Mistakes beginners make
- Buying 61+ keys for a laptop setup when 25 or 49 keys would actually fit the desk and the workflow.
- Chasing weighted hammer-action keys for beat-making, where light synth-action keys are faster and more fun.
- Ignoring DAW integration and ending up hand-mapping every knob and fader by hand.
- Treating pad quality as an afterthought when finger-drumming lives or dies on velocity-sensitive pads.
- Spending the whole budget on the controller and skimping on the interface, monitors, and headphones that actually shape your sound.
How much to spend
Minimum viable
A compact 25-key controller with a few assignable knobs is enough to sketch parts and program drums. Spend the minimum here only if space is tight or budget is going to your audio interface first.
Sweet spot
A 49-key board with real pads, faders, and tight DAW mapping is where most home producers should land. The Novation Launchkey 49 MK4 sits squarely in this tier, especially if you run Ableton.
Buy once, cry once
Step up only if you genuinely need more range or premium key feel for expressive playing. Pair a serious controller with software like Ableton Live 12 Standard so the hardware and DAW reinforce each other rather than fighting.

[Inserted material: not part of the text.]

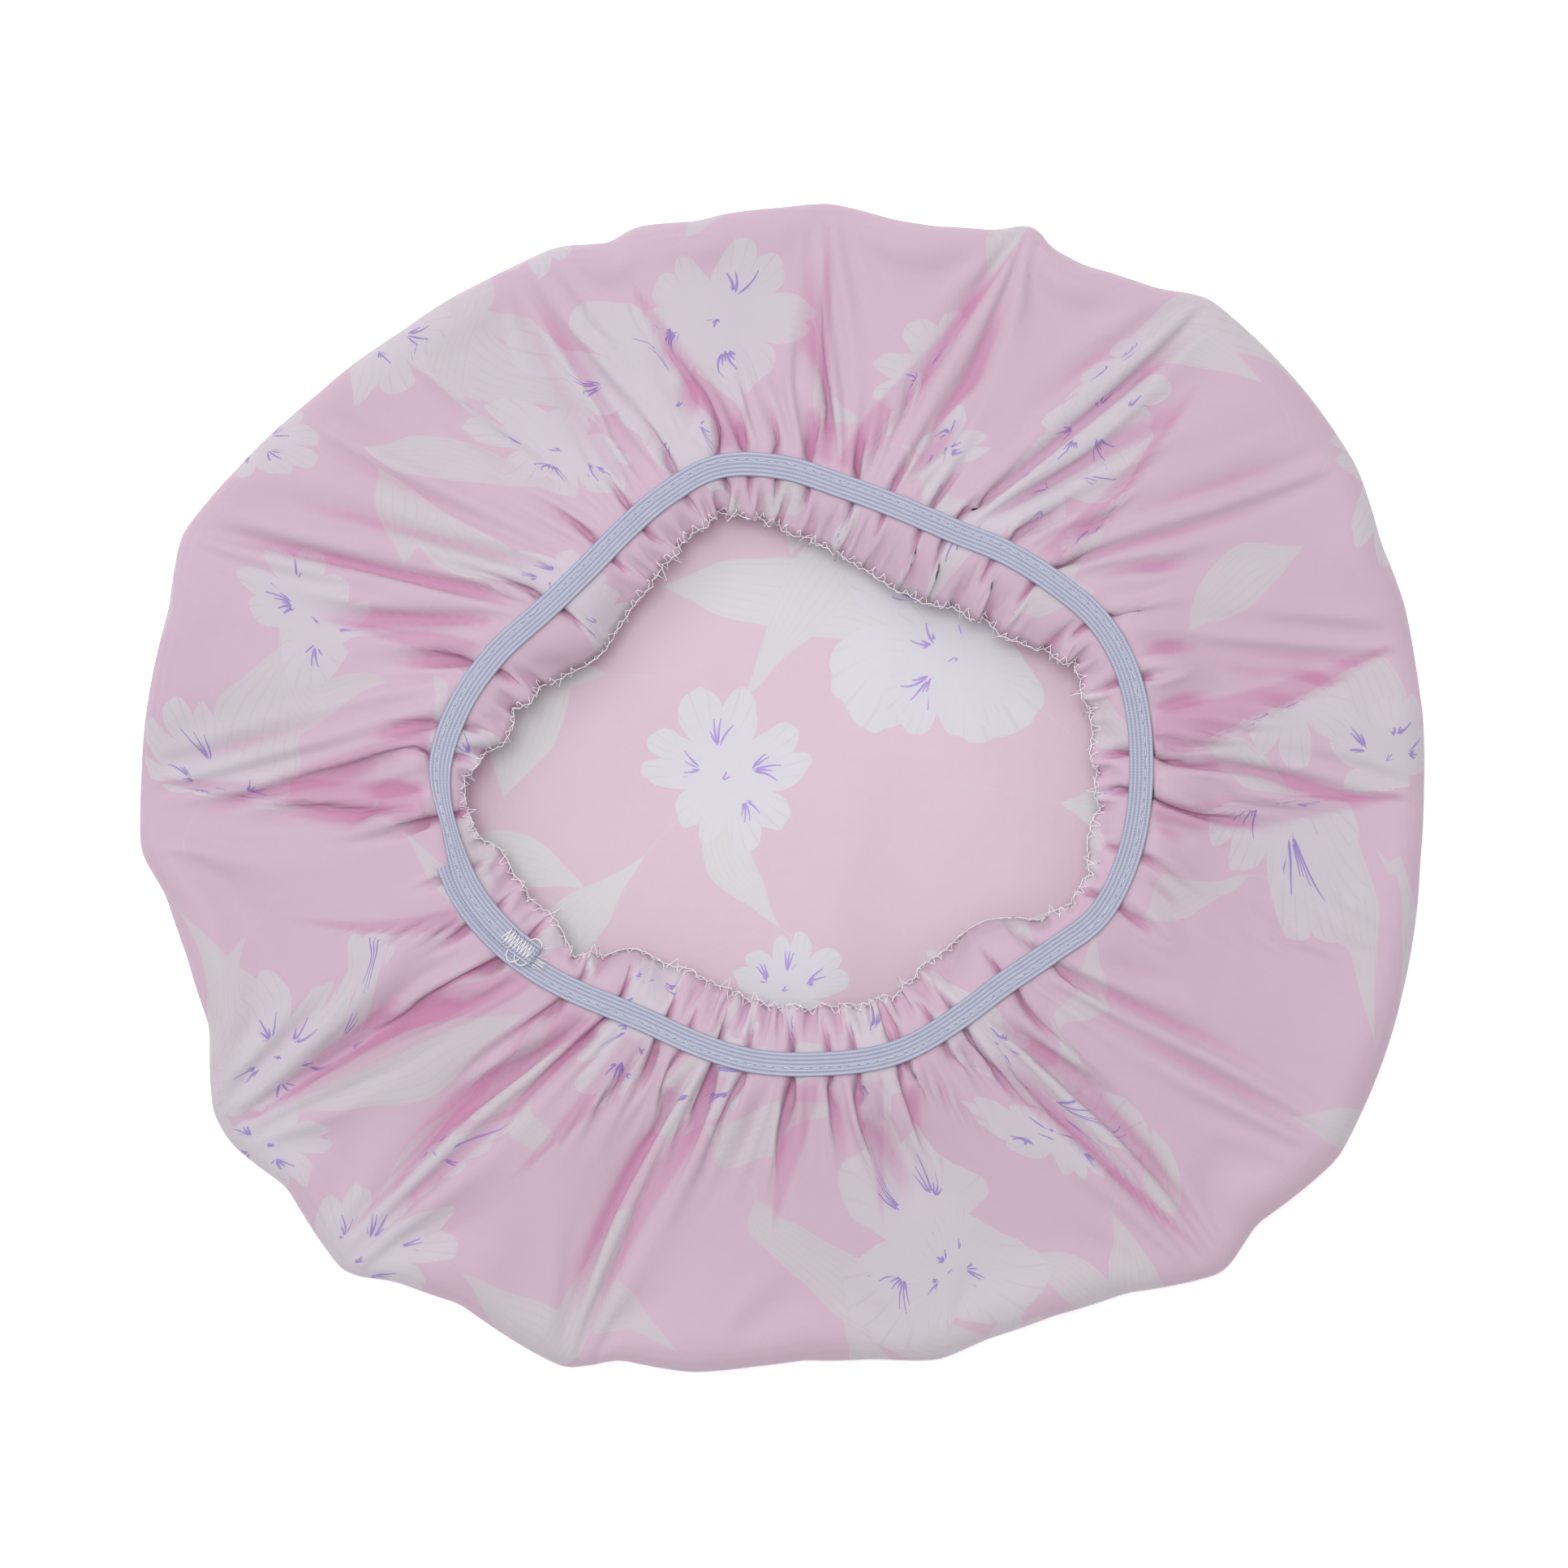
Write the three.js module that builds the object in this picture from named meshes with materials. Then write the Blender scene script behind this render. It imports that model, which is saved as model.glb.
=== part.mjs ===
// A gathered shower cap that lies crown down with its opening up.
// Lengths are millimetres, +Z is up, and the origin is on the surface under the middle of the cap.
// One round piece of coated cloth is the crown, the soft roll round the outside, the brim that
// comes back over the crown and the ruffle inside the elastic. The elastic is one flat braid whose
// ends overlap, and it is sewn on along the gathers.
import * as THREE from "three";

// Clearance between pieces that touch
const seatGap = 0.3;

// Cloth
const capRadius = 146; // mean distance from the middle to the outside roll
const clothThickness = 0.5;
const rollRadius = 6.5; // half the height of the soft roll
const brimSag = 3.1; // how far the brim sags between the roll and the elastic
const foldDepth = 1.6; // how far a main fold sinks below the panels beside it, at the elastic
const rollPinch = 0.12; // share of its height that the roll loses where a main fold meets it
const gatherDepth = 2.6; // depth of the gathers at the elastic
const ruffleWidth = 8.5; // cloth that shows inside the elastic
const ruffleDrop = 2.5; // how far the ruffle hangs below the elastic
const ruffleFlutter = 1.4; // how far its edge wanders from that width
const underBandMargin = 0.8; // level cloth past each side of the elastic
const gathersPerFold = 2;
const rollSteps = 3;
const brimShares = [0.33, 0.67]; // rings between the roll and the elastic
const fluteStride = 2.4; // radians of flutter from one column to the next

// Elastic
const bandRadius = 74; // mean radius of its middle line
const bandOffsetX = 1.7; // its loop lies a little off the middle of the cap
const bandOffsetY = 4;
const bandHeight = 18; // mean height of its underside
const bandWave = 1.5; // how far it rises and falls round the loop
const bandWidth = 5.6;
const bandThickness = 1;
const bandRidges = 6;
const ridgeHeight = 0.25;
const overlapShift = 1.3; // how far each end lies to its own side in the overlap
const bandWaves = 3;
const bandWaveStart = 40; // degrees
const lowerEndAngle = 196; // degrees round the loop
const upperEndAngle = 217;
const climbAngle = 18; // degrees over which the upper end climbs onto the lower one
const bandSteps = 100;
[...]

How to choose: the decision that matters
Two axes drive this category: playability (key count and feel, from cramped mini keys to expressive semi-weighted boards) versus control depth (how many pads, faders, and how deeply the unit maps into your DAW). Plot yourself on both:
- High playability, high control: a 49–61 key integrated board, the do-everything studio centerpiece.
- High playability, low control: a larger keybed for players who mix with the mouse.
- Low playability, high control: a compact pad-and-knob workhorse for beatmakers in the box.
- Low playability, low control: a pocket 25-key sketchpad for travel, not your main rig.
How we researched this
Every pick is drawn from our sourced product catalog, where each spec is either cited or flagged when a figure could not be confirmed. This is research-based rather than hands-on tested, so read our methodology and check the field-level sources on each product page before you buy.